There are several other factors that make me wonder, "is this beloved game of mine not old-school"? For instance, I feel a skills system is necessary for WFRP. While at the same time, for most high fantasy adventures, I prefer no skill system be implemented as this allows me to decide on the fly if the characters can figure out that trap, or better yet, let them figure it out on their own logic, not dictated by a dice roll. Skills are ingrained into the WFRP system. Without the need to gain experience points and buy skills, changing careers and/or upgrading from a basic to an advanced career becomes meaningless. Therefore, to run an WFRP campaign effectively, you must use a skills system.
While combat is brutal in WFRP, the use of Fate and Fortune points gives a WFRP character an advantage that is not present in the typical old-school OD&D game (or equivalent). When I run an old-school high fantasy game (regardless of what rules system I use) my players expect that "0" hit points equals death. Not so in WFRP. In this game, if death is certain, a player can spend a Fate point and avoid it. Granted, Fate points are a finite number rarely bolstered beyond the beginning amount (at least in my games). Fortune points work the same way. Make a bad roll that is going to cost you? Spend a fortune point and re-roll. This can be done a set number of times per session, or game day, depending upon GM preference. In my high fantasy games, all rolls stick.
So in the end, I don't have an answer, other then, the WFRP rules system just feels right for the Old World. For me, it's old-school enough.
Saturday, January 8, 2011
Warhammer Fantasy Roleplay
During my off time whilst hanging out in my hotel room, I've been re-reading lots of WFRP material (1st and 2nd edition) that I plan on using in my upcoming game.
As I mentioned before, my short-lived Tunnels & Trolls campaign came to a sudden end with a TPK. I intend to keep my campaigns short lived for the foreseeable future. Not because that is necessarily what I want, but because I do travel often, and sometimes for extended periods of time. This makes an ongoing campaign difficult to maintain. However, I did not intend my T&T campaign to be as short as it was. That happened because I am a big believer in letting the dice fall where they may.
We will be playing WFRP, and for anyone that is familiar with the game, the quintessential campaign, and my personal favorite, is the Enemy Within campaign. EW consists of five main parts: Shadows over Bogenhafen, Death on the Reik, The Power Behind the Throne, Somethings Rotten in Kislev and Empire in Flames. I have been a player in the campaign once, making it all the way through Power Behind the Throne and this will be my fourth go at running it. As the GM, I've never made it past Death on the Reik.
The reason has nothing to do with the enjoyability of the campaign. I personally have read all five volumes, and while I do not care for SRiK or EiF, the fist three volumes I enjoy immensely. Usually, I and my group get so wrapped up in the complete sandbox immersion of Death on the Reik that we never make it to PBtT before life ends the campaign.

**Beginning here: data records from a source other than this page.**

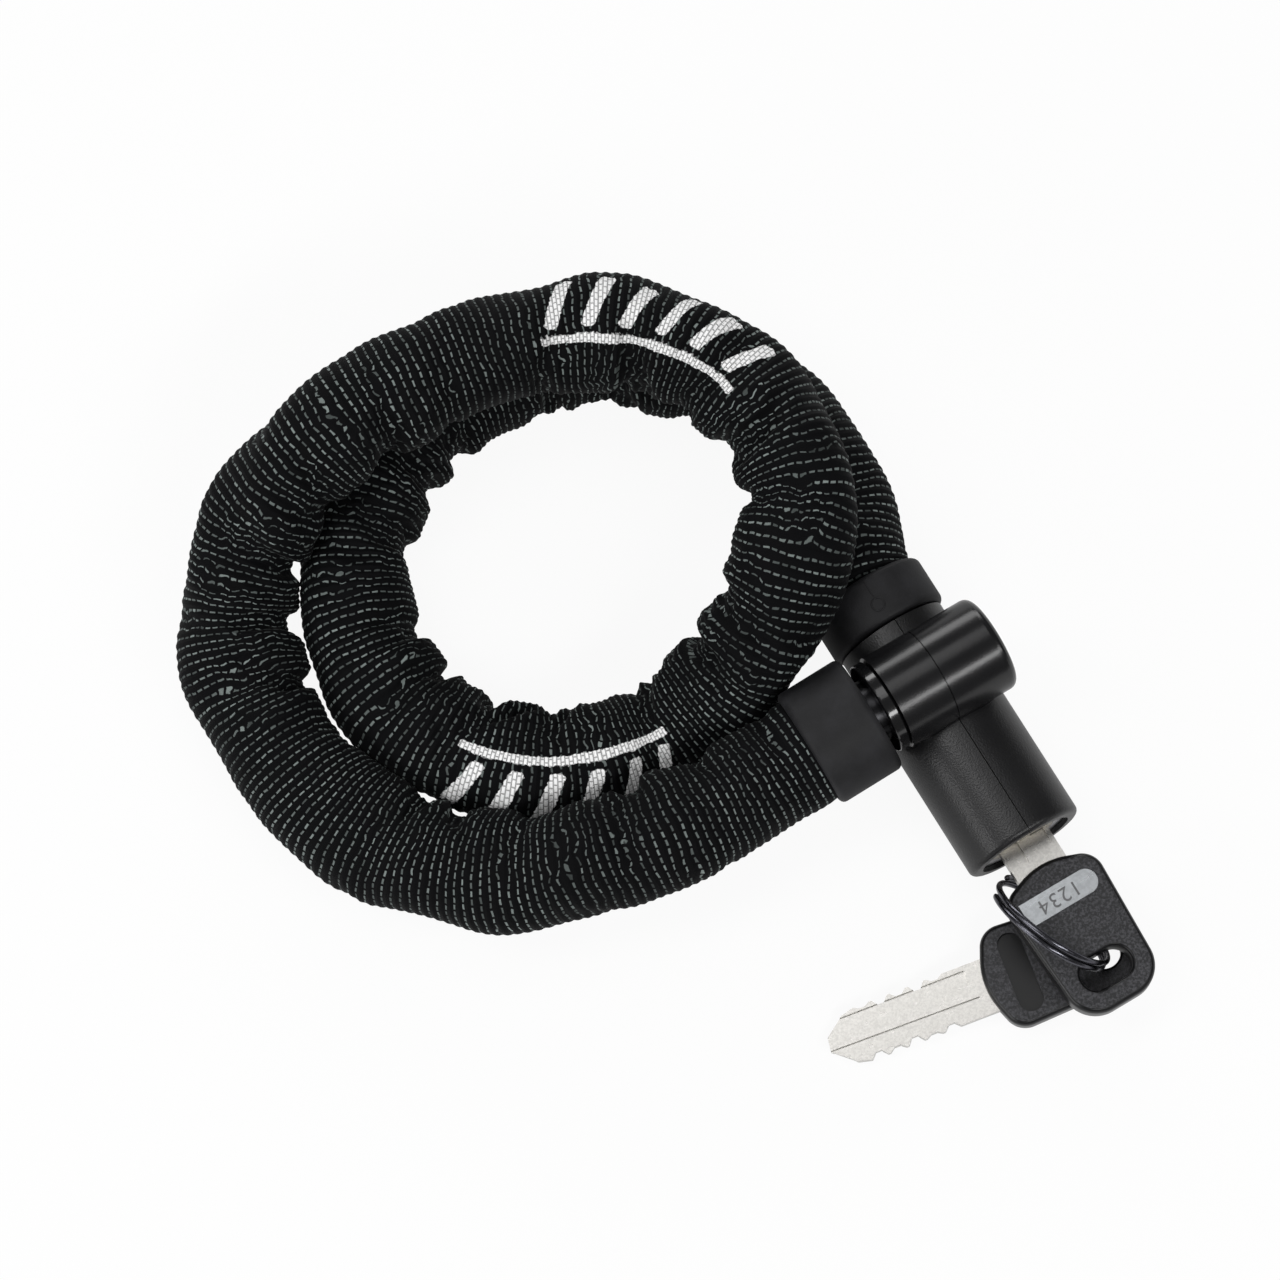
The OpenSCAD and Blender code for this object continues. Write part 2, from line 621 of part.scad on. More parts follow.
module sleeve() {
    color([0.05, 0.05, 0.05]) sleeve_part(s_tail, s_sleeve_b, 70);
}

module sleeve_tail() {
    color([0.05, 0.05, 0.05]) sleeve_part(s_sleeve_a, s_tail, 8);
}

// A welded link in its own frame: long along x, and flat in the xy plane.
module link_solid() {
    for (side = [-1, 1]) {
        translate([-link_straight, side * link_bend_r, 0]) rotate([0, 90, 0])
            cylinder(h = 2 * link_straight, d = link_wire);
        translate([side * link_straight, 0, 0]) rotate([0, 0, -90 * side])
            rotate_extrude(angle = 180) translate([link_bend_r, 0]) circle(d = link_wire);
    }
}

// Link number i, laid on the route: even links lie flat and odd ones stand on edge.
module chain_link(i) {
    s = link_first + i * link_pitch;
    a = at(s - link_pitch / 2);
    b = at(s + link_pitch / 2);
    ahead = unit(b - a);
    side = unit(cross([0, 0, 1], ahead));
    top = cross(ahead, side);
    mid = (a + b) / 2;
    multmatrix([for (k = [0 : 2]) [ahead[k], side[k], top[k], mid[k]]])
        rotate([i % 2 == 0 ? 0 : 90, 0, 0]) link_solid();
}

module chain_links(from, to) {
    color([0.5, 0.5, 0.52]) for (i = [from : min(to, link_pitches)]) chain_link(i);
}

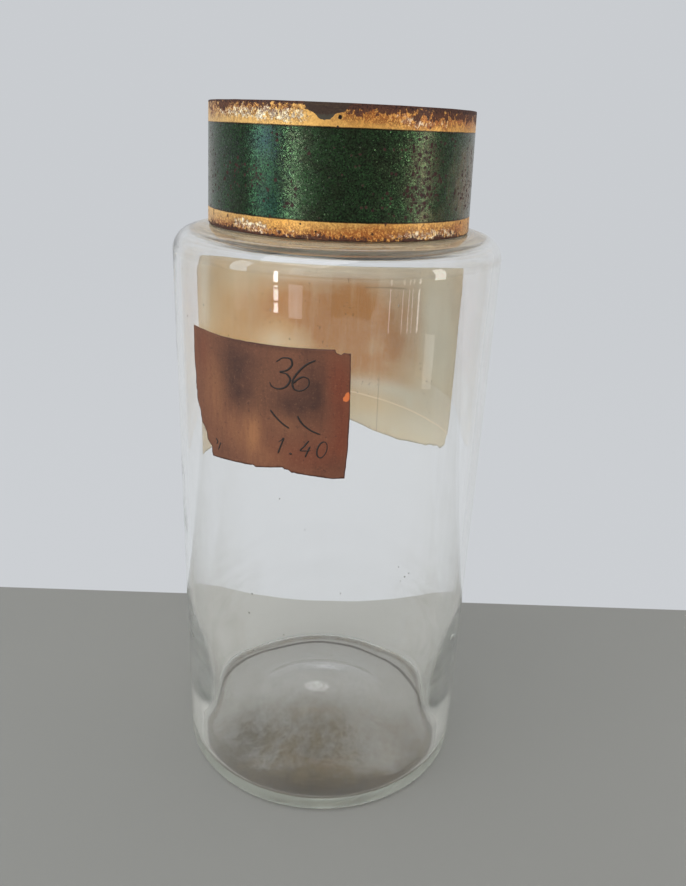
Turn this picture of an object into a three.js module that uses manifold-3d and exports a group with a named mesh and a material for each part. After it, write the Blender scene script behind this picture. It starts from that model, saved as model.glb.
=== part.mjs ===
// Tall glass storage jar with a lift-off tinplate lid and two paper labels.
// Millimetres, +Z up. Origin: centre of the foot ring, on the table. The small label faces -Y.
import * as THREE from "three";
import { mergeVertices } from "three/addons/utils/BufferGeometryUtils.js";
import Module from "manifold-3d";

// ---- driving dimensions -------------------------------------------------------------------
const SEG = 48; // facets round every turned piece

// glass jar
const BODY_R = 68.5; // outer radius of the straight wall
const WALL = 3.2; // wall thickness of the straight wall
const WALL_LOW = 6.0; // wall thickness just above the base, where the blown glass is heavier
const FOOT_IN = 54.0; // flat foot ring, inner and outer radius
const FOOT_OUT = 60.0;
const HEEL_H = 3.0; // height of the tight heel
const PUNT_H = 9.6; // how far the base is pushed up in the middle
const BASE_T = 3.5; // thickness of the base
const SHOULDER_R = 9.5; // radius of the rounded shoulder corner
const SHOULDER_Z0 = 244.0; // where the straight wall ends
const SHOULDER_TOP = 254.3; // the shoulder beside the neck
const NECK_R = 50.0; // outer radius of the neck
const BORE_R = 46.6; // inner radius of the neck
const LIP_R = 51.3; // outer radius of the lip bead
const LIP_Z = 290.4; // top of the lip

// tinplate lid
const LID_BOTTOM = 254.7;
const LID_TOP = 300.1;
const LID_R_BOTTOM = 53.8; // outer radius at the lower edge
const LID_R_TOP = 52.7; // outer radius at the upper edge
const TIN = 0.5; // sheet thickness
const HEM_H = 5.5; // height of the folded lower edge
const TOP_RECESS = 1.0; // how far the disc lies below the band's upper edge
const FLANGE_H = 5.0; // turned-down edge of the disc
const GAP = 0.35; // clearance between pieces that touch
const LAP_DEG = 9; // width of the lap seam
const LAP_END = 186; // angle of the lap's free end, at the back

// paper labels, on the wall
const PAPER_GAP = 0.2;
const PAPER_T = 0.25;

// ---- helpers ------------------------------------------------------------------------------
const wasm = await Module();
wasm.setup();

const rad = (d) => (d * Math.PI) / 180;

// A ring or solid of revolution about Z from a profile of [r, z] pairs.
function turned(profile, phi0 = 0, arc = 360, segments = SEG) {
  const g = new THREE.LatheGeometry(
    profile.map(([r, z]) => new THREE.Vector2(r, z)),
    segments,
    rad(phi0),
    rad(arc),
  );
  g.rotateX(Math.PI / 2);
  return g;
}

// Position-only geometry with shared vertices.
function welded(geometry) {
  const g = geometry.clone();
  for (const a of ["normal", "uv"]) if (g.getAttribute(a)) g.deleteAttribute(a);
  return mergeVertices(g, 1e-4);
}

function solid(geometry) {
  const g = welded(geometry);
  const m = new wasm.Manifold(
    new wasm.Mesh({
      numProp: 3,
      vertProperties: new Float32Array(g.attributes.position.array),
      triVerts: new Uint32Array(g.index.array),
    }),
  );
  return m;
}

function fromSolid(m) {
  const mesh = m.getMesh();
  const g = new THREE.BufferGeometry();
  g.setAttribute(
    "position",
    new THREE.BufferAttribute(new Float32Array(mesh.vertProperties), 3),
  );
  g.setIndex(new THREE.BufferAttribute(new Uint32Array(mesh.triVerts), 1));
  g.computeVertexNormals();
  return g;
}

// Points on an arc from angle a to angle b (degrees), n steps.
function arc(cx, cz, r, a, b, n) {
  const out = [];
  for (let i = 0; i <= n; i++) {
    const t = rad(a + ((b - a) * i) / n);
    out.push([cx + r * Math.cos(t), cz + r * Math.sin(t)]);
  }
  return out;
}

// Angle phi: 0 faces -Y, positive towards +X.
const onWall = (phi, r, z) => [
  r * Math.sin(rad(phi)),
  -r * Math.cos(rad(phi)),
  z,
];

// Straight-line reading of a table of [x, y] pairs.
function read(table, x) {
  if (x <= table[0][0]) return table[0][1];
  for (let i = 1; i < table.length; i++)
    if (x <= table[i][0]) {
      const [x0, y0] = table[i - 1],
        [x1, y1] = table[i];
      return y0 + ((y1 - y0) * (x - x0)) / (x1 - x0);
    }
  return table[table.length - 1][1];
}

// A sheet bent round the Z axis between two edges given as tables of [phi, z].
function bentSheet(phis, low, high, rIn, thickness, rows = 1) {
  const g = new THREE.BoxGeometry(1, 1, 1, phis.length - 1, rows, 1);
  const p = g.getAttribute("position");
  for (let i = 0; i < p.count; i++) {
    const phi =
      phis[Math.round((p.getX(i) + 0.5) * (phis.length - 1))];
    const zl = read(low, phi),
      zh = read(high, phi);
    const z = zl + (zh - zl) * (p.getY(i) + 0.5);
    const r = rIn + thickness * (p.getZ(i) + 0.5);
    p.setXYZ(i, ...onWall(phi, r, z));
  }
  return g;
}

function mesh(name, geometry, color, roughness, metalness, extra = {}) {
  const g = geometry.index ? geometry : mergeVertices(geometry, 1e-4);
  g.computeVertexNormals();
  const m = new THREE.Mesh(
    g,
    new THREE.MeshStandardMaterial({ color, roughness, metalness, ...extra }),
  );
  m.name = name;
  return m;
}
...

So why am I starting a campaign that I know I have a bad track record with? In Sigmar's name, it is one hell of a ride! I love WFRP 1st and 2nd edition. I like the career path system, I like the fact that combat is lethal and unforgiving, I like the insanity rules, I like The Old World with all of its secret cults and twisted politics.
I have found other game worlds in the past that I enjoy. The first that I really got into was TSR's Birthright campaign setting, more recently, I thouroughly enjoyed The Phoenix Barony, but neither of them comes close to how much I really like the Old World.
I must ask myself the question: Self, can you stick it out this time? The answer can only be: I hope so. Happy Gaming.
Thursday, January 6, 2011
Wednesday, January 5, 2011
The Phoenix Barony: Session 4 the TPK!
I didn't intend it, but I had my first TPK (total party kill) in many years. It was not very well timed, but death never is, as we had a new player enter the fold, giving our dwindling numbers a much needed boost. I'm hoping a TPK on his first evening gaming with us doesn't scare him off.
After being joined by a new member, a dwarven warrior named Ashkore, the players decided to descend to the next level found in the previous session. The entrance was in the form of a hidden trap door that opened to a ladder which descended down. At the bottom of the ladder they found a narrow tunnel with a shallow ceiling. This forced them to crouch (even the dwarves) and they entered knowing that they could not easily turn, or fight effectively with anything other then thrusting weapons.
Twenty feet in, they were harried by Rattlings that attacked them with javelins through murder-holes. They managed to survive this, although Olga our female dwarf warrior only made it by Alesion sharing a Restoration potion with her.
They fought their way into an opening where they could fight the rattlings. Ashkore, who had all ready taken damage in the tunnel, tripped a falling block which brought him near death. The rest of the combat against the 8 rattlings lasted only two rounds. Alesion and Kilshalt both cast Take That You Fiend, managing to reduce the number of rattlings to 7; however, the group lost the first combat round so all four characters took wounds. Ashkore absorbed too many wounds and fell to the ground skewered by javelins.
Round two went the same. Alesion and Kilshalt reduced another rattling to cinders, but the players again lost the combat round and had to each take wounds. I rolled a windfall of spite damage, and all the heroes died.
Afterwards, we discussed making new characters and starting fresh; however, an out cry for a return to one of our main stand-by games was raised. The game in question being Warhammer Fantasy Roleplay 2nd edition. It's been a year since we've played an WFRP, and as it is perhaps my favorite fantasy game of all time, I was not against the idea. I considered trying out 3rd edition with them, but decided I'm not ready to give up on 2nd edition just yet. I've read and own 3rd, and while there are some things I like, I have some deep reservations.
The best part for me is, all of the players presently active in the group have not been run through Shadows over Bogenhoffen nor Death on the Reik, two of my favorite WFRP adventures. I am out of town right now, but hope to be back in time to run WFRP next Tuesday, if not then the Tuesday next.
It's going to be a grim and perilous adventure.